¿Quién, cuando ha viajado y ha llegado de noche a un lugar desconocido, no ha tenido la sensación de desasosiego, de intranquilidad, de desorientación? Yo creo que nadie, salvo algún iluminado, se siente seguro ante un paisaje nocturno totalmente nuevo. Lo curioso es que cuando amanece en Nápoles y bajamos a la calle, la sensación sigue siendo la misma que por la noche. Nuestra acomodada posición de burgueses hace que nos acongoje esta ciudad caótica, sin control, de tráfico desmesurado, anárquica, insegura. La sensación es similar a la que producen las películas de Haneke. La basura sigue desparramada por las calles; los adoquines, dispuestos en marejada, cimbrean los autos que navegan sin concierto en un mar descabalado; Dante sigue allí, en lo alto del pedestal, como un guardia urbano al que nadie atiende. En unos soportales se alinean mantas y cartones de indigentes, mientras unos hombres con chalecos reflectantes y mangueras intentan echarles a golpe de agua. El pescado se expone en plena calle, sin miedo de que salten al proceloso mar que los rodea. Cruzar la calle es un ejercicio de riesgo extremo, aquí querría yo ver a los que se lanzan con parapente o alardean de tirarse por un puente atados a una goma.

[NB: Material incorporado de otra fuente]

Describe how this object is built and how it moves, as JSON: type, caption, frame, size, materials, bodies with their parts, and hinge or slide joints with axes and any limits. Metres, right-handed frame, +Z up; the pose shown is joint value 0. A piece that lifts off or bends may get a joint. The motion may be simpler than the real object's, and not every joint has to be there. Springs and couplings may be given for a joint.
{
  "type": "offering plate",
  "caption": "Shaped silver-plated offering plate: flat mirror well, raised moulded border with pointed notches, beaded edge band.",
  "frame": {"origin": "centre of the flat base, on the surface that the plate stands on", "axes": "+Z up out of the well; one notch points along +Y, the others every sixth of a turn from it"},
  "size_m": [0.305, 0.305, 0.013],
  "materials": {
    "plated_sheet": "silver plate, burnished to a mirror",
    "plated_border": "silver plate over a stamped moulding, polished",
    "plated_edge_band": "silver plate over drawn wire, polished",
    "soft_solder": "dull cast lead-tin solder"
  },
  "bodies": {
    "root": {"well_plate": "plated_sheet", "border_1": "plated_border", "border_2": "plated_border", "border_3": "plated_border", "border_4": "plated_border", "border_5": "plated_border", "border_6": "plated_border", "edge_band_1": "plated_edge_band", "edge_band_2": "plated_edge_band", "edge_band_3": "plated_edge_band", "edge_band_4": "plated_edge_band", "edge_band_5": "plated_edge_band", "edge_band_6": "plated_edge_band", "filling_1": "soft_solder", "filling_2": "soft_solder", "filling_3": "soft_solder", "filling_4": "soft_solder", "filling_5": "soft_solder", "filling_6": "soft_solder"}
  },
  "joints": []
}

El caos llega también a las plataformas digitales con las que tenemos que sacar los billetes de tren para ir a Pompeya. Tras varias tentativas conseguimos entrar en uno. Como todo por aquí, atestado de gente. De entre los rostros que pueblan el vagón, destaca el de una muchacha de pelo negrísimo y ojos de un verde eléctrico. Un rostro italiano, displicente, desafiante, de una belleza sobrecogedora. Su ademán de diosa clásica me atemoriza. Está de pie, con el brazo levantado, agarrada a la barra horizontal no para evitar la caída, sino para imponer su dominio. Quiero creer que esto es Nápoles, Italia: dentro de un tren sucio, destartalado, pintarrajeado, a punto de descarrilar, se esconde la más alta expresión de lo estético.

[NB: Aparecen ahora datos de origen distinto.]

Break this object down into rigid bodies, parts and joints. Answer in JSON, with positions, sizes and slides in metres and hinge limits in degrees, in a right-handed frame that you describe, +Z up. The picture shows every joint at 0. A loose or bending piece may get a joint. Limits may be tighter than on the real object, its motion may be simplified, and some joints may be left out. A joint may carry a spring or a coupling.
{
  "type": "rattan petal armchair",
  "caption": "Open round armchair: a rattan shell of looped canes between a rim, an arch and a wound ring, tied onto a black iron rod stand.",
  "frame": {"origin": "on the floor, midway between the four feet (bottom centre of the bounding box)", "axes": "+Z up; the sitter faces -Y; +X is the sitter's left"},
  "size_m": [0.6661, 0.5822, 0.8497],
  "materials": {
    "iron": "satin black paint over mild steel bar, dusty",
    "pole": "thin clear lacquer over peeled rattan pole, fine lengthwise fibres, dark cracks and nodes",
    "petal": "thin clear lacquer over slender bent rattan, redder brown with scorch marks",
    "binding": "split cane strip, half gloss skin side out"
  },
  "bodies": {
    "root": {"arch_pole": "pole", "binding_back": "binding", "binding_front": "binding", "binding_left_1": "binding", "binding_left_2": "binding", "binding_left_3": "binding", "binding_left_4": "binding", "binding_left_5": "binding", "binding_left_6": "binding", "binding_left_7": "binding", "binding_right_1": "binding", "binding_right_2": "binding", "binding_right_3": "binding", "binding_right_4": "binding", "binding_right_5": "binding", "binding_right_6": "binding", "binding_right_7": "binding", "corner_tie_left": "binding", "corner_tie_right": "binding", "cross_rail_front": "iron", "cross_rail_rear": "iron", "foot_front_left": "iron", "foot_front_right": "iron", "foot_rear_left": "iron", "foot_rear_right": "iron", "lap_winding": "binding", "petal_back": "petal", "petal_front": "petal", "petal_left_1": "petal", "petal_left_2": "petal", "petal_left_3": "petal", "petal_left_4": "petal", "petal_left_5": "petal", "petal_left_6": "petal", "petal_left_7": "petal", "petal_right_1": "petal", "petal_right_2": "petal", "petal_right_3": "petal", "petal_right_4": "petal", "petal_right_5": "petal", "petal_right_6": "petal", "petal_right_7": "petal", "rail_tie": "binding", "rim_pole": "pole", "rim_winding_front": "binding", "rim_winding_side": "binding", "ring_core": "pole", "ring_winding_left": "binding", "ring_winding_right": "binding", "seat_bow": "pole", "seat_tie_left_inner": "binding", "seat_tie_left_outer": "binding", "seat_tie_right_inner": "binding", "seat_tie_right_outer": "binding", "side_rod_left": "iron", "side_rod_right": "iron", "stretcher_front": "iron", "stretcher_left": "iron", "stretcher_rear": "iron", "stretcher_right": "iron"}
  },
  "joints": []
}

Llegamos a Pompeya, qué os voy a contar de este lugar, nada, porque no os voy a decir nada nuevo. Esto, mejor lo consultáis en algún manual de historia o de viajes. A nosotros nos ilustra un historiador entusiasmado y eso le da un interés suplementario a los falos, a los lupanares, a las calzadas, a los mosaicos, a las mansiones, a los cadáveres detenidos en el tiempo, a los grafitis, a las barras de bar romanas, al abrumador encanto de una arqueología viva.
Contemplamos la tarde en Sorrento, lugar de veraneo, tan diferente a Nápoles que aquí se puede uno dar el lujo de dejar la bicicleta en la calle sin candado. Avenidas limpias, de comercios asépticos, hoteles de lujo, paraíso burgués en el que no nos importaría recalar un día más, aunque, en el fondo, echamos de menos ya el caos de Nápoles, hasta a sus ratas extrañamos. Están una a cada lado de la bahía, sin embargo parece que se trate de países diferentes. Como si hubiéramos visitado Saint Tropez y Calcuta en 24 horas.
De regreso en Nápoles nos espera un paseo nocturno por el casco viejo y una pizza de crema de pistacho. Esta ciudad sobrecoge, desarma. Solo llevamos aquí día y medio, pero algo distinto a cualquier ciudad que yo haya visitado se propone aquí. Un cartón con la imagen de Maradona a tamaño natural junto a una torre romana con columnas plagadas de grafiti es una buena muestra de los contrastes que nos asaltan en cada vuelta de esquina. La majestuosidad de sus edificios, sólidos y enormes, bellos, está arañada, rasgada por una decadencia que hubiera encantado a Valle-Inclán y a los poetas modernistas. Futbolistas y libros, motorinos y basílicas, ratas y pizzas, miedo y entusiasmo... Todo en un sorbo, como un tonificante y agresivo trago de grappa dorada.